# REQUEST:
Beginning with the first line of the data below, extract each line up to and including the one containing "return hull.sketch". Copy them exactly and add nothing.
********************
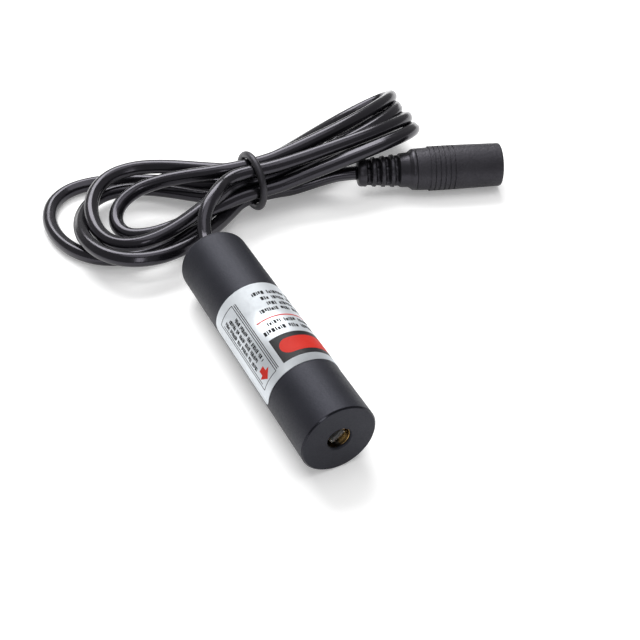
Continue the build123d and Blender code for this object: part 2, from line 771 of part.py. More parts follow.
def loop_hull(circles):
    """A sketch of the hull round some circles on the floor."""
    with BuildSketch() as hull:
        for centre, radius in circles:
            with Locations(centre):
                Circle(radius)
        make_hull()
    return hull.sketch


def make_cord_hank():
    """The outer shape of the tied turns: loops on the left, folds on the right."""
    tie_circle = [((TIE_X, TIE_Y - LOOP_END_BACK), LOOP_END_R)]
    top = max(height for _, height in HEIGHTS_ALONG)
    with BuildPart() as hank:
        add(loop_hull(LOOP_CIRCLES + tie_circle))
        extrude(amount=top)
        for across, profile in ((Plane.YZ, HEIGHTS_ALONG), (Plane.XZ, HEIGHTS_ACROSS)):
            with BuildSketch(across):
                Polygon(*profile, align=None)
            extrude(amount=2 * BARREL_L, both=True, mode=Mode.INTERSECT)
        for opening in (EYE_CIRCLES, CRESCENT_CIRCLES):
            add(loop_hull(opening))
            extrude(amount=top, mode=Mode.SUBTRACT)
        with BuildSketch(tie_plane(WAIST_FRONT)):
            with BuildLine():
                draw_oval(0)
            make_face()
        extrude(amount=WAIST_BACK + WAIST_FRONT)
        for along, corners in FAN.items():
            with BuildSketch(Plane(origin=(0, along, 0), x_dir=(1, 0, 0), z_dir=(0, -1, 0))):
                Polygon(*corners, align=None)
                offset(amount=CORD_D / 2, kind=Kind.ARC)
        loft(ruled=True)
        stubs = ((MODULE_LEAD[-1], MODULE_LEAD[-2], MODULE_STUB_L), (PLUG_LEAD[0], PLUG_LEAD[1], PLUG_STUB_L))
        for face_point, towards, length in stubs:
            with BuildSketch(stub_plane(face_point, towards)):
                Circle(CORD_D / 2)
            extrude(amount=length)
    return hank.part


keep(make_barrel(), "barrel")
keep(make_foil_label(), "foil_label")
keep(make_rear_cap(), "rear_cap")
keep(make_grommet(), "cable_grommet")
keep(make_cord_tail(), "cord_tail")
keep(make_core(1), "core_red")
keep(make_core(-1), "core_black")
keep(make_line_lens_cell(), "line_lens_cell")
keep(make_line_lens(), "line_lens")
keep(make_diode_holder(), "diode_holder")
keep(make_collimator_cell(), "collimator_cell")
keep(make_collimating_lens(), "collimating_lens")
keep(make_lens_ring(), "lens_ring")
keep(make_focus_spring(), "focus_spring")
keep(make_diode_base(), "diode_base")
keep(make_diode_can(), "diode_can")
keep(make_diode_window(), "diode_window")
keep(make_diode_pins(), "diode_pins")
keep(make_driver_board(), "driver_board")
keep(make_driver_chip(), "driver_chip")
keep(make_resistors(), "resistors")
keep(make_block(CAPACITOR_AT, CAPACITOR_SIZE), "capacitor")
keep(make_block(TRIMMER_AT, TRIMMER_SIZE), "trimmer")
keep(make_tie_band(), "tie_band")
keep(make_cord_hank(), "cord_hank")
keep(make_lead(MODULE_LEAD, "module_lead"), "module_lead")
keep(make_lead(PLUG_LEAD, "plug_lead"), "plug_lead")
keep(make_plug_relief(), "plug_relief")
keep(make_plug_body(), "plug_body")
keep(make_socket_insert(), "socket_insert")
keep(make_centre_pin(), "centre_pin")
keep(make_outer_contact(), "outer_contact")
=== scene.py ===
"""Laser diode line module, dressed: the cord wound and tied, the foil's print, the
finishes, a pale floor and soft light. Lengths are given in millimetres and built
in metres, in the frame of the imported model. Angles round the barrel are in degrees
from the top, and grow towards +Y.
"""
import json
from math import cos, pi, radians, sin

import bmesh
import bpy
import numpy as np
from mathutils import Matrix, Vector


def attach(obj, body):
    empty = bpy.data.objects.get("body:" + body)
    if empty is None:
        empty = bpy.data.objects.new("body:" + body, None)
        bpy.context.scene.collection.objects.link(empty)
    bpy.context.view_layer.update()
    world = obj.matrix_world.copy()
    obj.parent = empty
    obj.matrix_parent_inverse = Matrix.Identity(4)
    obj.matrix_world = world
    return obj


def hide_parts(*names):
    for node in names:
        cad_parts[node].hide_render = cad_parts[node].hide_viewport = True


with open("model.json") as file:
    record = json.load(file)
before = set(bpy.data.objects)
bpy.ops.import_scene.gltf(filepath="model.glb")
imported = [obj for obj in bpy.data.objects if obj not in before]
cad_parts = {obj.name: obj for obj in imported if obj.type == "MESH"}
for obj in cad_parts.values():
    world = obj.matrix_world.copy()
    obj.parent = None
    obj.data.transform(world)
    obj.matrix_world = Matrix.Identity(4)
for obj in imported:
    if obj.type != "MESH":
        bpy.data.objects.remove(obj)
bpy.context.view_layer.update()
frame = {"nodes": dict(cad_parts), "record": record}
MM = 0.001

# From the object towards the camera: also the way one strand lies over another
VIEW_LINE = np.array([0.6661, -0.3395, 0.6641])
VIEW_LINE = VIEW_LINE / np.linalg.norm(VIEW_LINE)
TOWARDS_CAMERA = Vector(VIEW_LINE)

# Barrel and foil, as in the solids
AXIS_Z = 8.0
BARREL_R = 8.0
FOIL_R = 8.1

# The barrel's chamfered front rim, in metres: radius, place along, width of its edge
RIM_R = 0.0077
RIM_X = 0.03045
RIM_EDGE = 0.00004

# Foil band: its ends are rounded at the corners and stop short of each other
FOIL_FRONT_X = 16.25
FOIL_W = 26.0
FOIL_START_DEG = -97.0
FOIL_END_DEG = 170.0
FOIL_CORNER = 1.6
FOIL_CORNER_STEPS = (0.0, 0.02, 0.08, 0.2, 0.4, 0.65, 0.95, 1.25, FOIL_CORNER)
FOIL_STATIONS = 150
# The gap between the barrel and the foil's inner face
GLUE_GAP = 0.004

# Print on the foil: how far it and the red bar on its panel stand out, and the longest
# facet round the barrel
INK_LIFT = 0.02
BAR_LIFT = 0.012
PATCH_STEP_DEG = 3
DEG_PER_MM = 180 / pi / FOIL_R

# Rows of short bars: the bars' widths, how many stand in each group, and the spaces,
# all but the counts as shares of the row's height
MARKS = (0.26, 0.46, 0.20, 0.38, 0.54, 0.26, 0.42, 0.20, 0.50, 0.32, 0.24)
GROUPS = (5, 8, 4, 7, 3, 6)
SPACE = 0.15
WORD_SPACE = 0.55
# How far the shorter bars reach from the row's middle, as shares of half its height
SHORT_HIGH, SHORT_LOW = 0.55, 0.5

# Framed strip on the camera's side: its end lines, then its rules as angle, rear, front
RULE_W = 0.16
STRIP_ENDS = (-7.25, 14.25)
STRIP_LOW, STRIP_HIGH = -76, -41
RULES = (
    (STRIP_LOW, -7.25, 14.25), (STRIP_HIGH, -7.25, 14.25), (-72.2, -5.95, 13.05),
    (-37.9, -6.95, 14.05), (-35.2, -6.95, 14.05),
)
# Its rows: angle, rear end, front end, height, first mark
ROWS_ALONG = (
    (-48.0, -3.75, 9.8, 0.82, 0),
    (-57.0, -4.95, 9.4, 0.82, 3),
    (-66.0, -5.75, 9.8, 0.82, 6),
)
# Its arrow: middle and half widths in degrees, tip, back of the head, tail
ARROW_MIDDLE = -58.5
ARROW_HALF, SHAFT_HALF = 12, 5
ARROW_TIP, ARROW_BACK, ARROW_TAIL = 13.75, 11.95, 10.65

# Rows round the barrel: place along, low end, high end, height, first mark
ROWS_ROUND = (
    (-6.4, -8, 112, 1.1, 0),
    (-4.5, 1, 112, 1.1, 4),
    (-2.6, 5, 90, 1.1, 2),
    (-0.8, -12, 112, 1.1, 7),
    (3.15, -14, 112, 1.1, 5),
    (5.15, -26, 112, 1.2, 1),
)
# The thin red rule between them, and the dark panel: rear, front, low end, high end
RED_RULE = (1.42, 1.76, -26, 118)
PANEL = (7.15, 14.15, -26, 118)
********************
# ANSWER TO THIS EXERCISE:
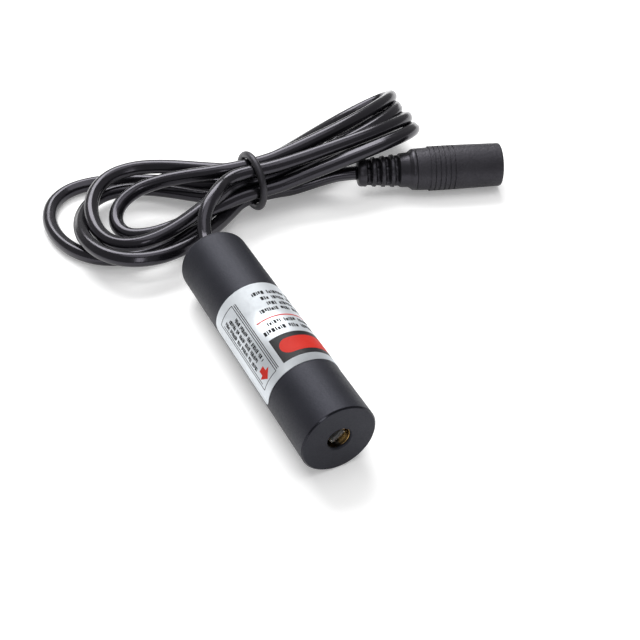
Continue the build123d and Blender code for this object: part 2, from line 771 of part.py. More parts follow.
def loop_hull(circles):
    """A sketch of the hull round some circles on the floor."""
    with BuildSketch() as hull:
        for centre, radius in circles:
            with Locations(centre):
                Circle(radius)
        make_hull()
    return hull.sketch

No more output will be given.